- Born: 6 August 1920 Nerul, Bardez, Portuguese Goa
- Died: 13 February 1968 (aged 47) Margao, Goa, India
- Occupations: Art critic, author, and painter

= Gopalkrishna Bhobe =

Indian art critic and author (1920–1968)

Gopalkrishna Bhobe (6 August 1920 – 13 February 1968) was an Indian art critic, author, and painter from Goa. He was widely recognized for his extensive writings on music and the arts, and he is credited with developing music criticism into a distinct literary genre.

== Early life and education ==
Bhobe was born on 6 August 1920 in Nerul, located in the Bardez region of Goa. Because his native village lacked adequate educational infrastructure, he initially acquired basic reading and writing literacy in the Marathi language at home. He later enrolled in a government school, where he completed his primary education up to the Portuguese Segundo Grau (Second Grade). Additionally, he completed two years of Lyceum education through private study. From his childhood, Bhobe displayed a natural inclination toward various artistic fields, including music, theatre, painting, and sculpture.

== Career ==
In 1943, Bhobe left Goa and relocated to Mumbai. There, he became acquainted with M. G. Rangnekar and began working with his theatrical organization, Natyaniketan. This position allowed him to closely interact with and build connections among a wide circle of prominent contemporary artists.

Aided by a sharp memory and a strong desire to learn, Bhobe mentally documented the nuances of the various musical concerts (mafils) he attended. By 1950, he had earned a reputation as an expert connoisseur of music. Alongside his interest in music, he pursued painting professionally. He eventually became the head of the art and illustration department for the Hindi, Marathi, and Gujarati editions of Gopal Nevatia's Reader's Digest.

Between 1962 and 1963, Bhobe began writing regular reviews of Mumbai's musical concerts for the daily newspaper Maharashtra Times. Through this work, he helped elevate music criticism to the status of a recognized literary form. He also regularly contributed articles and essays to periodicals such as Veena, Vasudha, and Deepavali.

Throughout his career, Bhobe associated with several legendary musicians and vocalists, including Kesarbai Kerkar, Mogubai Kurdikar, Khaprumam Parvatkar, Bade Ghulam Ali Khan, Amir Khan, the Dagar brothers (Nasir Moinuddin Dagar and Nasir Aminuddin Dagar), Ravi Shankar, Vilayat Khan, V. G. Jog, Kumar Gandharva, and Kishori Amonkar. These associations significantly expanded his understanding of music and solidified his standing as a leading critic.

== Literary works ==
Bhobe's literary contributions were diverse and elegant, extending beyond music to cover various subjects. His writings frequently reflected a deep affection for his native land of Goa.

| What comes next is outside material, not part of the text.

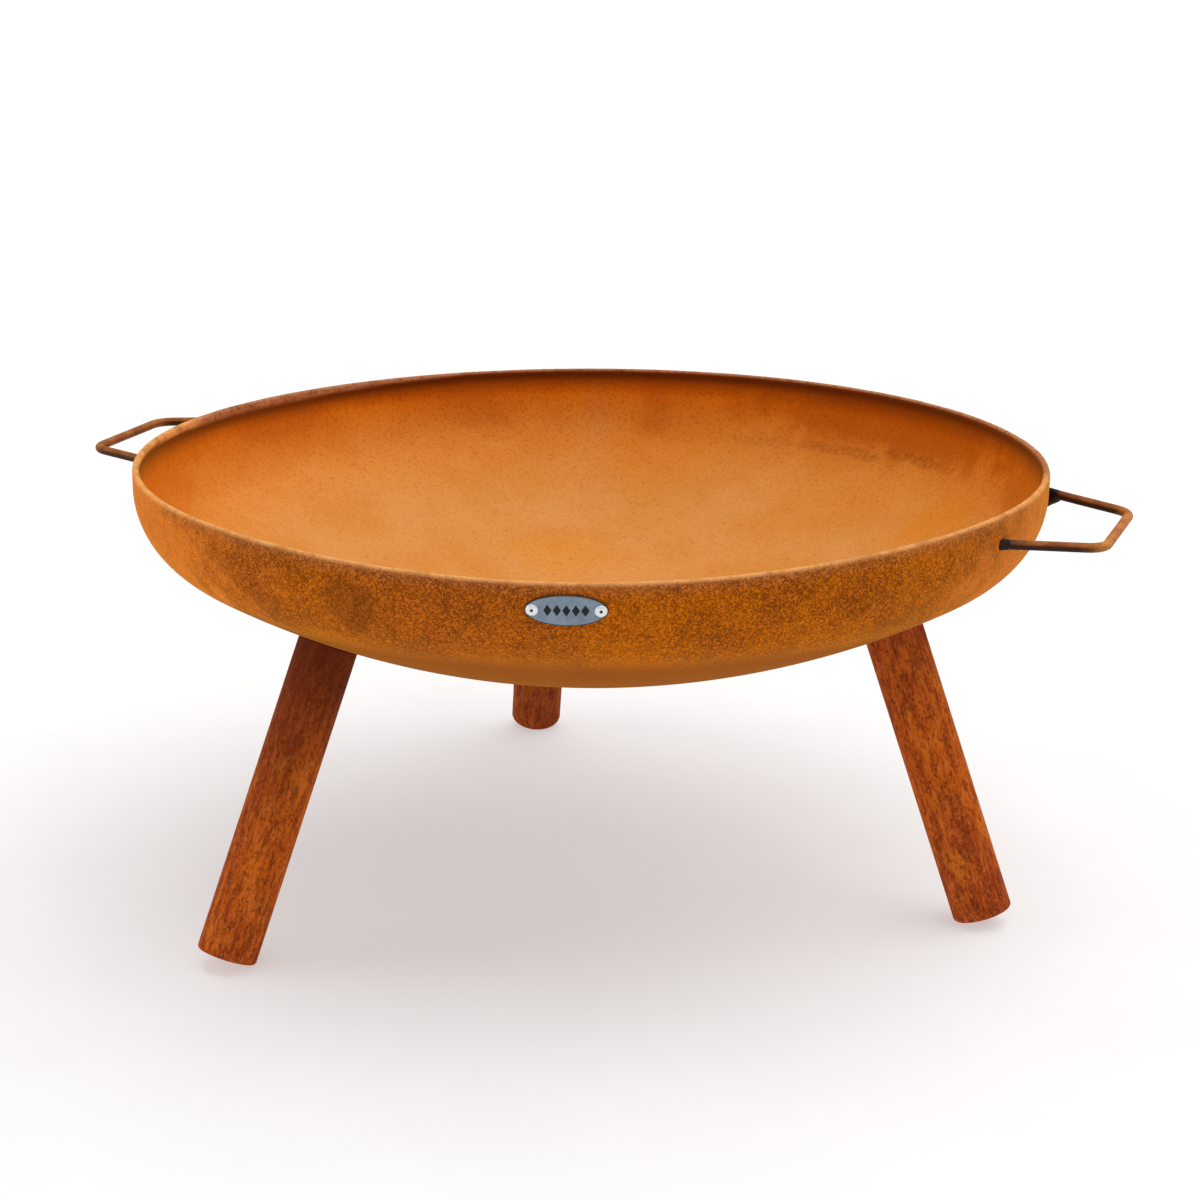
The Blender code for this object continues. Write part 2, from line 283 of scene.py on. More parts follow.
def bowl_material():
    """Weathered rust: ochre inside, orange grains in a dark net outside, a paler rubbed lip with a painted
    highlight on the near side, painted shade under the lip, and patches of painted shade and light on the
    walls.
    """
    s = Shader("bowl_rust")
    outside, crest, brow, lip_shadow, low, edge, shade = (
        s.attribute(name) for name in ("outside", "crest", "brow", "lip_shadow", "low", "edge", "shade"))
    broad = s.noise(4.5, 2, 0.5)
    cloud = s.noise(15.0, 3, 0.55)
    blotch = s.noise(55.0, 3, 0.6)
    grain = s.noise(330.0, 2, 0.65)
    fine = s.noise(900.0, 1, 0.5)

    # Inside: pale ochre low down, deeper orange towards the wall, with faint clouds and a fine grain.
    pale = s.mix(s.step(cloud, 0.35, 0.70), srgb(222, 150, 80), srgb(217, 141, 64))
    deep = s.mix(s.step(cloud, 0.35, 0.65), srgb(233, 130, 8), srgb(225, 116, 10))
    inner = s.mix(edge, pale, deep)
    inner = s.mix(s.step(broad, 0.50, 0.68, 0, 0.40), inner, srgb(220, 128, 30))
    inner = s.mix(s.step(blotch, 0.55, 0.85, 0, 0.30), inner, srgb(188, 96, 30))
    # Inner marks, some of them painted shade on the upper wall.
    for angle, reach, depth, size, share, tone in INNER_MARKS_AND_SHADE:
        inner = s.mix(s.scaled(s.spot(angle, reach, depth, size), share), inner, srgb(*tone))
    pits = s.step(s.noise(250.0, 4, 0.7), 0.40, 0.64, 0.22, 1.0)
    for angle, reach, depth, size, share in PIT_LINE:
        pitted = s.scaled(s.spot(angle, reach, depth, size), s.scaled(pits, share))
        inner = s.mix(pitted, inner, srgb(120, 52, 10))
    rough_edge = s.math("MULTIPLY_ADD", edge, 0.35, 0.40)
    inner = s.mix(s.scaled(s.step(grain, 0.46, 0.80), rough_edge), inner, srgb(164, 78, 18))
    dust = s.mix(edge, srgb(236, 168, 92), srgb(230, 142, 40))
    inner = s.mix(s.step(fine, 0.22, 0.50, 0.35, 0), inner, dust)
    # Painted shade below the lip, and a darker painted shadow line just under its inner edge.
    inner = s.mix(s.scaled(shade, 0.96), inner, srgb(116, 50, 6))
    inner = s.mix(s.scaled(lip_shadow, 0.6), inner, srgb(76, 32, 8))

    # Outside: dark where two fine noises pass their middle values, which draws a net.
    near = [s.math("ABSOLUTE", s.math("SUBTRACT", s.noise(scale, 3, 0.62), 0.5))
            for scale in (215.0, 300.0)]
    drift = s.math("MULTIPLY_ADD", cloud, 0.032, s.math("MULTIPLY_ADD", blotch, 0.030, -0.031))
    net = s.step(s.math("SUBTRACT", s.math("MINIMUM", *near), drift), 0.0, 0.055, 1.0, 0.0)
    outer = s.mix(s.step(cloud, 0.42, 0.64), srgb(204, 106, 6), srgb(184, 88, 14))
    outer = s.mix(s.step(broad, 0.46, 0.66, 0, 0.45), outer, srgb(176, 84, 34))
    outer = s.mix(s.step(fine, 0.35, 0.65, 0, 0.6), outer, srgb(214, 118, 16))
    outer = s.mix(s.scaled(brow, 0.55), outer, srgb(190, 110, 62))
    outer = s.mix(s.scaled(low, 0.9), outer, srgb(146, 56, 0))
    net_share = s.math("MULTIPLY_ADD", low, -0.45, 0.90)
    # Outer marks; the large ones are painted light, which also thins the net there.
    for angle, reach, depth, size, share, tone in OUTER_MARKS_AND_LIGHT:
        here = s.spot(angle, reach, depth, size)
        outer = s.mix(s.scaled(here, share), outer, srgb(*tone))
        if min(size) > LARGE_LIT_PATCH:
            net_share = s.scaled(net_share, s.math("MULTIPLY_ADD", here, -0.6, 1.0))
    outer = s.mix(s.scaled(net, net_share), outer, srgb(98, 42, 8))
    outer = s.mix(s.step(blotch, 0.52, 0.80, 0, 0.22), outer, srgb(118, 54, 18))

    # The lip is rubbed paler and carries a painted highlight: bright on the near side and duller on the far
    # side.
    colour = s.mix(outside, inner, outer)
    wear_and_highlight = s.scaled(crest, s.step(s.noise(60.0, 3, 0.6), 0.25, 0.60, 0.45, 1.0))
    away = s.stretched((1.0, 1.0, 1.0), rotation=(0.0, 0.0, math.radians(-3.5)))
    far_side = s.step(s.node("SeparateXYZ", {"Vector": away}).outputs["Y"], 0.0, 0.06)
    dull = s.mix(s.step(grain, 0.44, 0.72), srgb(194, 130, 90), srgb(146, 90, 60))
    lip = s.mix(s.step(grain, 0.48, 0.75, 0, 0.5), srgb(242, 172, 104), srgb(186, 110, 60))
    colour = s.mix(wear_and_highlight, colour, s.mix(far_side, lip, dull))
    s.bsdf.inputs["Sheen Weight"].default_value = 0.28
    s.bsdf.inputs["Sheen Roughness"].default_value = 0.45
    s.bsdf.inputs["Sheen Tint"].default_value = (1.0, 0.5, 0.04, 1)
    rough = s.step(grain, 0.3, 0.7, 0.78, 0.97)
    coarse = s.math("MULTIPLY_ADD", outside, 0.8, 0.2)
    raised = s.math("MULTIPLY_ADD", grain, coarse, s.scaled(fine, 0.3))
    return s.finish(colour, rough, s.bump(raised, 0.35, 0.0008), specular=0.045)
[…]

In 1961, he published his first book, Chaturang Rekha, which profiles several prominent artists. This debut work received an award from the Gomantak Marathi Sahitya Sammelan. Following this, Bhobe authored eleven more books.

The books published during his lifetime include Aalap, Naad, Mase Ani Mi, Bharatache Bhagya Vidhate, Shapit Gandharva, Saat Swarashree, Asa Aahe Maza Gomantak, Pakshi Jeevan (a translation), Dhanya Te Gayani Kala (a play). Two of his works were published posthumously: Kalatmak Gomantak and Sangeet Tansen.

== Death ==
Bhobe died on 13 February 1968 in Margao, Goa, at the age of 47.